● Input material
##########

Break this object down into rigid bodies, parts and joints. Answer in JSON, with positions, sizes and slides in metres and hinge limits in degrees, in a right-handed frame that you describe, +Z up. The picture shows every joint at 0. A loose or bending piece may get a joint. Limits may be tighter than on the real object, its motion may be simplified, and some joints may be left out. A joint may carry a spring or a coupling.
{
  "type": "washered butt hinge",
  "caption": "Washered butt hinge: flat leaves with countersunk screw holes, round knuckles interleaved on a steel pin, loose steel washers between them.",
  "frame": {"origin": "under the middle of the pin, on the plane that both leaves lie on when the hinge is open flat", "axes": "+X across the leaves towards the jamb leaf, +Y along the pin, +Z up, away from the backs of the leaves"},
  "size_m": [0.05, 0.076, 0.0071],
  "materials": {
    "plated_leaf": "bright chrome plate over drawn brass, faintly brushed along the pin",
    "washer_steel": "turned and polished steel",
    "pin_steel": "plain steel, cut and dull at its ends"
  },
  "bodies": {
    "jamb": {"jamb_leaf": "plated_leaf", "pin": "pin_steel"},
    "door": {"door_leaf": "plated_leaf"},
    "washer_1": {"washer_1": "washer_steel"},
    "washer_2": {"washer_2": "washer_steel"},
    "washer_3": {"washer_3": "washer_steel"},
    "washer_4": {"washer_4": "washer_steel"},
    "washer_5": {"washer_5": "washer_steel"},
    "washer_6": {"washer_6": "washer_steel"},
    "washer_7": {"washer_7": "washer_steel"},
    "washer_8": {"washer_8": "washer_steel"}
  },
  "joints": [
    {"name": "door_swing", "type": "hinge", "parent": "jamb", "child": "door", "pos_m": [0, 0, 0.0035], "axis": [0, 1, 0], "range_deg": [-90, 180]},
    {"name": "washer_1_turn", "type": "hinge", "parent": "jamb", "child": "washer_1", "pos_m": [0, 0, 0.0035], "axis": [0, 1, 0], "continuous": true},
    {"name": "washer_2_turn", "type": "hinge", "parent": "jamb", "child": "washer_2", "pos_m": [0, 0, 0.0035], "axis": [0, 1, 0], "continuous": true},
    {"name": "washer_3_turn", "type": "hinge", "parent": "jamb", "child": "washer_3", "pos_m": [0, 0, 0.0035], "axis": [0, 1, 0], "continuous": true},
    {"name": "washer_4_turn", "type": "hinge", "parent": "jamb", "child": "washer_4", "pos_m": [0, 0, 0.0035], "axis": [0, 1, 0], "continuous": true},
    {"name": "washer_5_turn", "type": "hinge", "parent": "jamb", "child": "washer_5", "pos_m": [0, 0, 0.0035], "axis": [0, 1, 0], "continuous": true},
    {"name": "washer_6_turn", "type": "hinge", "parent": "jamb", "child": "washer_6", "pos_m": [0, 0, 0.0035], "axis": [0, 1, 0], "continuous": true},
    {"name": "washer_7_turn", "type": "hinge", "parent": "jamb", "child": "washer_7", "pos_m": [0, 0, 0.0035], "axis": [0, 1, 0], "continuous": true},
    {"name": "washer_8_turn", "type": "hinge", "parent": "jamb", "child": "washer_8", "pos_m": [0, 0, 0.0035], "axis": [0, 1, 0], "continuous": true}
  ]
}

##########

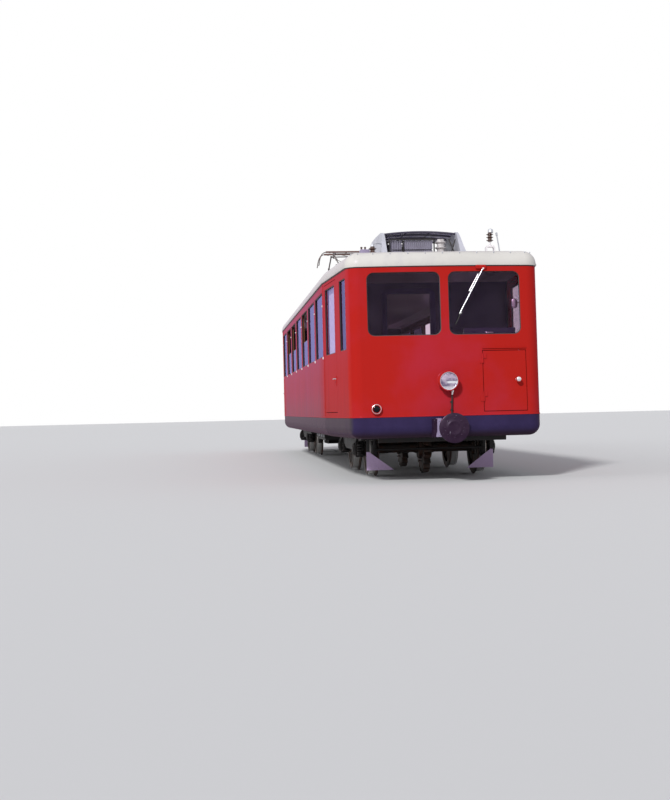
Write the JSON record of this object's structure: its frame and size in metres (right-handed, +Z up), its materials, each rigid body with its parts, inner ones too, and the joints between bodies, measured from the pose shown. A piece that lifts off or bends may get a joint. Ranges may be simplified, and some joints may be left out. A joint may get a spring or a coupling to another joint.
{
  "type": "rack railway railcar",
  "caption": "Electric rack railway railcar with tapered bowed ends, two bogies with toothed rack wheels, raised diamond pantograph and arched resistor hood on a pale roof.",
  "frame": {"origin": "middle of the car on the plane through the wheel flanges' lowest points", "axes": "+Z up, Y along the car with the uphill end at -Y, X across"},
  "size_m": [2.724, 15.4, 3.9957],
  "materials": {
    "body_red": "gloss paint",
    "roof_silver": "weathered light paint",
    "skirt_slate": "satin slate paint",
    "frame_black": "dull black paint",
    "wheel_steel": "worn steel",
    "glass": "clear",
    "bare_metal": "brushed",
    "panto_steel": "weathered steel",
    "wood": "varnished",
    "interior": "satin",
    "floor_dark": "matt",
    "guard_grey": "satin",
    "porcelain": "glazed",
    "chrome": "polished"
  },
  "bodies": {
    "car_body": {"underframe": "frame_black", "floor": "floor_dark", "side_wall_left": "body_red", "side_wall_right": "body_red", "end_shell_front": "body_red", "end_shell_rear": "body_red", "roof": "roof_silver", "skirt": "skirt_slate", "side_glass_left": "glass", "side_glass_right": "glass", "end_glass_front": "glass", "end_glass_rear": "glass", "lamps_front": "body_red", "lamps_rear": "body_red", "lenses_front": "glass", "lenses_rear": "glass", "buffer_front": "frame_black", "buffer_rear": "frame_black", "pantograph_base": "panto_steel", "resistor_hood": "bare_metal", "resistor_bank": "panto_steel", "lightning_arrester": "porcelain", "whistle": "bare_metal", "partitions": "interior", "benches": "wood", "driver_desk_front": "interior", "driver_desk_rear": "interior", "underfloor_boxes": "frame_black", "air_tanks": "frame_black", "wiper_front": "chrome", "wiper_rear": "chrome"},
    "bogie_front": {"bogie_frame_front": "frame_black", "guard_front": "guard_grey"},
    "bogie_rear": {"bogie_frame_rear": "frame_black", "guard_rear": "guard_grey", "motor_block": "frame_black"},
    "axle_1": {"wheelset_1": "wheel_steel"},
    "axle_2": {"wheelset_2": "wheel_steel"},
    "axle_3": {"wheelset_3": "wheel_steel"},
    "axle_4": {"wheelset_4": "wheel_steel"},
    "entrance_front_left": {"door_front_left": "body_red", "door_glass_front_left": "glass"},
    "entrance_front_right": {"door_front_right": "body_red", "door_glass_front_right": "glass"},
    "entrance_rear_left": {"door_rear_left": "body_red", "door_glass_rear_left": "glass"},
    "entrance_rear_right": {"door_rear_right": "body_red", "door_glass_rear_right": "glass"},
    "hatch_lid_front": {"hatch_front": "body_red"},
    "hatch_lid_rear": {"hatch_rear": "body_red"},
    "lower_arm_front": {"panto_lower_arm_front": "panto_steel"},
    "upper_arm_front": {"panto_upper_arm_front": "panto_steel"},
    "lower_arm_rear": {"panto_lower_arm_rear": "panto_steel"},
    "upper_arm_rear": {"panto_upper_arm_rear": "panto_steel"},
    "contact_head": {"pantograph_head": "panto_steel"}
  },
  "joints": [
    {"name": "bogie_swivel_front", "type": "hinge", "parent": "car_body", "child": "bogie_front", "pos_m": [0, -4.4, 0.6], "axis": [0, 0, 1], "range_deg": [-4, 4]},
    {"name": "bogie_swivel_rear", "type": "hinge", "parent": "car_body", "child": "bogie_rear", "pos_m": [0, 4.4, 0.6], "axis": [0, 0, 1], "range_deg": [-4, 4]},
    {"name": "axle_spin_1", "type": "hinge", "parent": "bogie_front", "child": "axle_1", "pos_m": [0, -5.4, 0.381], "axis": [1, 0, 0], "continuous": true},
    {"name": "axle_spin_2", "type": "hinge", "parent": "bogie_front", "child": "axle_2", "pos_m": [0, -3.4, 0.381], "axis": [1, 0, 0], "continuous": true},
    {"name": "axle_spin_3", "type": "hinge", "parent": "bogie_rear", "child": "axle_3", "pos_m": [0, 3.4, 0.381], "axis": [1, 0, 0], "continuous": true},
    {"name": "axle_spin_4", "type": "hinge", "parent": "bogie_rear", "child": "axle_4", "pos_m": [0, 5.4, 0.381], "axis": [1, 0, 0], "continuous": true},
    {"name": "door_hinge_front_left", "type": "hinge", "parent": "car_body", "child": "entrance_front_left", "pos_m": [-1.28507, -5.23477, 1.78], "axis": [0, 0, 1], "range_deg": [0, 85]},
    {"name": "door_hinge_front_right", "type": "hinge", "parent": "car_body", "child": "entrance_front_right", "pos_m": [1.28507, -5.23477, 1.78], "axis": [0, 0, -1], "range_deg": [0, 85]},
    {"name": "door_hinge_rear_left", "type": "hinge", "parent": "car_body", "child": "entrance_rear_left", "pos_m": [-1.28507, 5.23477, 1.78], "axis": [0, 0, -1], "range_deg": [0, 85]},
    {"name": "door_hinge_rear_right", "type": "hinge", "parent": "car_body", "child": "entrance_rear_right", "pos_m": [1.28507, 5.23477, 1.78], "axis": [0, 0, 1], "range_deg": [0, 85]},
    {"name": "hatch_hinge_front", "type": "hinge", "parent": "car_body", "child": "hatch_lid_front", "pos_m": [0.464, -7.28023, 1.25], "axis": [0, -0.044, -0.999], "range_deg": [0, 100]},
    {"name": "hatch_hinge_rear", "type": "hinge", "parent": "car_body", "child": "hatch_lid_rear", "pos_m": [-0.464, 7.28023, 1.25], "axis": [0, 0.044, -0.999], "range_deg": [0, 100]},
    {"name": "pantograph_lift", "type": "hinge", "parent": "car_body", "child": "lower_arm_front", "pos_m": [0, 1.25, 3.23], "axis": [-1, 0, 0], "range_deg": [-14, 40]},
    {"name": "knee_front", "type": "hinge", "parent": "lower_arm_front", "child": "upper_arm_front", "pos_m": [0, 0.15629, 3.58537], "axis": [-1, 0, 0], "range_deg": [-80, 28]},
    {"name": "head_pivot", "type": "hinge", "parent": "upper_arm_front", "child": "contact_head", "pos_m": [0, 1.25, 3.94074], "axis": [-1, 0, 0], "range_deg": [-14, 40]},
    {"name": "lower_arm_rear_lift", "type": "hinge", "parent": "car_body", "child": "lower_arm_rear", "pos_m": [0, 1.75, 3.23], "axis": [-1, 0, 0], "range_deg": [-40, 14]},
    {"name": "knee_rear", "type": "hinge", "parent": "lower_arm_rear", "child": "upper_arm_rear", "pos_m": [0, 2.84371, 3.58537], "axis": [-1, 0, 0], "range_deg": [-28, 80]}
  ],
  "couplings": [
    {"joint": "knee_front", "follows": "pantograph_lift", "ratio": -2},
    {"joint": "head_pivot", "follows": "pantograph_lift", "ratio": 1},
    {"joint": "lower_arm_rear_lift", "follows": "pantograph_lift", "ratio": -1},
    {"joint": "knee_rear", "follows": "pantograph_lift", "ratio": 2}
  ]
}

##########

● The problem
Among the lines above, how many contain the string "loose"? State the number alone.

● The output
2